Kunihide Tachibana
Department of Electronic Science and Engineering, Kyoto University
Yoshida-Honmachi, Sakyo, Kyoto 606-8501, Japan
tatibana@kuee.kyoto-u.ac.jp
Etching selectivity and its reproducibility are key issues in the etching of SiO2 over Si in ULSI processing. In various plasma sources, especially in high density sources such as ICP, ECR, etc., the controlling method of F atom density relative to CFx radical density has become an essential problem. Surface conditions of the substrate and chamber walls, however, are reflected in the gas phase reactions ineviably, so that in situ diagnostics of both gas phase species and surface bonding states are required for understanding the overall chemistry in SiO2 etching.
For the gas phase diagnostics we have developed two new techniques, i.e., VUV laser absorption spectroscopy (VUV-LAS) [1] using a tunable laser around 95.5nm region for the detection of F atoms and electron attachment mass spectrometry (EAMS) [2] for the detection of polymerized species. VUV-LAS has an advantage over previously developed methods in the determination of absolute density with higher accuracy, and EAMS is suited for detecting big clusterized molecules or radicals with less fragmentation. For the in situ surface diagnostics Fourier-transform infrared phase-modulated spectroscopic ellipsometry (FT-IR PMSE) [3] has been developed to diagnose surface bonds on Si and SiO2 substrates formed by exposing to plasmas. Chemical bonds such as -CFx, -CHxFy, -SiFx as well as Si-C and C-C have been detected successfuly by this method.
Systematic measurements of radical densities have been carried out in various source gases such as CF4, CHF3, C2F6 and C4F8, and the effects of dilution gases such as H2 and O2 have also been investigated. For understanding the production and loss processes of those radicals, the rise and fall characteristics of the densities have been measured by pulsing the discharge. At the same time the changes in the surface chemical bonds have been monitored by FT-IR PMSE and their dependence on the discharge conditions and substrate bias conditions have been investigated.

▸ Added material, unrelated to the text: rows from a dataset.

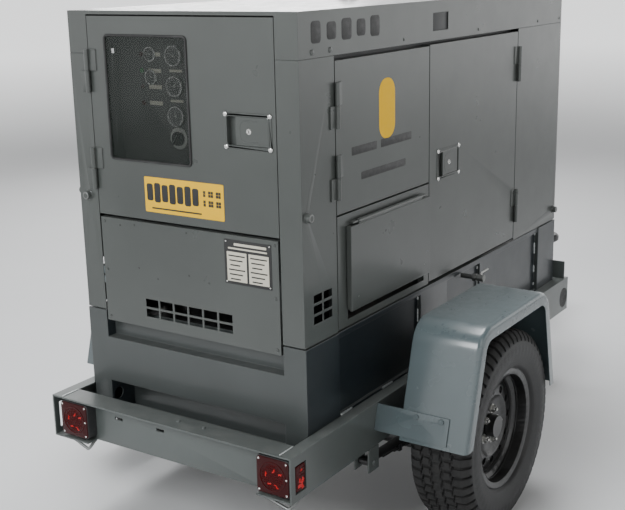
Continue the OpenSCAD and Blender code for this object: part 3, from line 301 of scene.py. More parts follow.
@dataclass(frozen=True)
class Plastic:
    """Moulded plastic or rubber with a fine leathery grain and a little bloom."""

    name: str
    colour: Colour
    roughness: float = 0.55
    grain: float = 900.0
    depth: float = 0.0002
    bloom: Colour = (0.12, 0.12, 0.115)
    bloomed: float = 0.25

    def build(self) -> bpy.types.Material:
        """Makes the material."""
        g = Graph(self.name)
        patch = g.ramp(g.noise(14.0, 6.0, 0.65), 0.45, 0.8, 0.0, self.bloomed)
        g.drive("Base Color", g.mix(patch, self.colour, self.bloom))
        g.drive("Roughness", g.ramp(g.noise(50.0, 4.0), 0.3, 0.7, self.roughness - 0.08,
                                    self.roughness + 0.1))
        g.drive("Normal", g.bump(g.noise(self.grain, 2.0), self.depth, 0.8))
        return g.material


@dataclass(frozen=True)
class TyreRubber:
    """Tyre rubber: fine circular moulding lines and grain, dust in patches, a browner tread."""

    name: str
    centre: tuple[float, float, float]
    sidewall_r: float

    def build(self) -> bpy.types.Material:
        """Makes the material."""
        g = Graph(self.name)
        x, z = g.math("SUBTRACT", g.part("X"), float(self.centre[0])), g.math("SUBTRACT", g.part("Z"),
            float(self.centre[2]))
        radius = g.math("SQRT", g.math("ADD", g.math("MULTIPLY", x, x), g.math("MULTIPLY", z, z)), 0.0)
        worn = g.ramp(radius, self.sidewall_r - 0.012, self.sidewall_r + 0.004)
        dirt = g.ramp(g.noise(26.0, 7.0, 0.72), 0.38, 0.72)
        side = g.mix(g.math("MULTIPLY", dirt, 0.35), (0.006, 0.006, 0.0065), (0.014, 0.014, 0.013))
        tread = g.mix(g.math("MULTIPLY", dirt, 0.7), (0.008, 0.008, 0.008), (0.02, 0.019, 0.018))
        g.drive("Base Color", g.mix(worn, side, tread))
        g.drive("Roughness", g.ramp(worn, 0.0, 1.0, 0.52, 0.82))
        rings = g.math("SINE", g.math("MULTIPLY", radius, 2600.0), 0.0)
        g.drive("Normal", g.bump(rings, 0.00025, 0.5, g.bump(g.noise(700.0, 3.0), 0.0004, 0.6)))
        return g.material


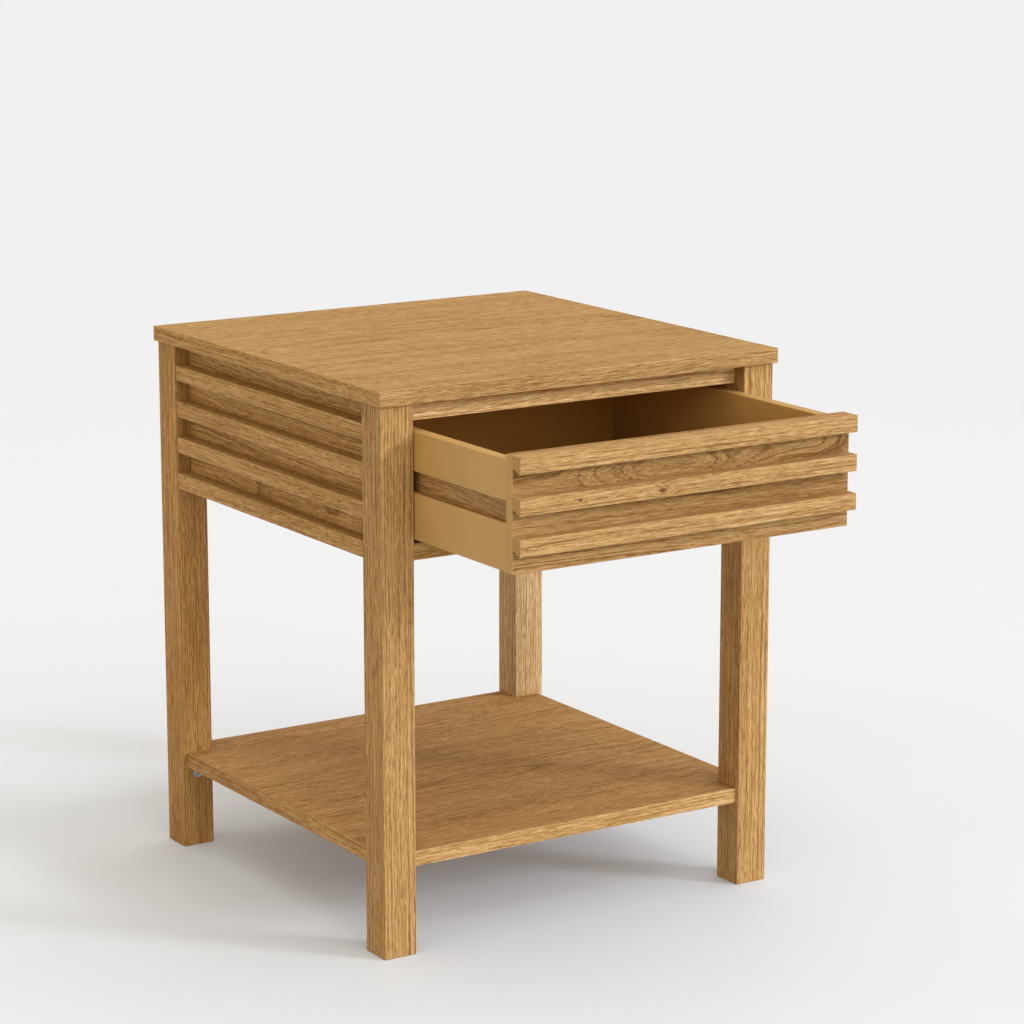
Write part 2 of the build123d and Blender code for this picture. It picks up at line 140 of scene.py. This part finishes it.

Those data are combined together with other data obtained by laser induced fluorescence measurements of CF and CF2 radicals in the gas phase and XPS analyses of substrates, and the reaction chemistry in the etching of SiO2 will be argued for realizing better selectivity and reproducibility.
1) K. Tachibana and H. Kamisugi: to be submitted.
2) W.W. Stoffels, E. Stoffels and K. Tachibana: J. Vac. Sci. Technol. A, 16, 87 (1998).
3) G.M.W. Kroesen, H-J. Lee, H. Moriguchi, H. Motomura, T. Shirafuji and K. Tachibana: J. Vac. Sci. Technol. A, 16, 225 (1998).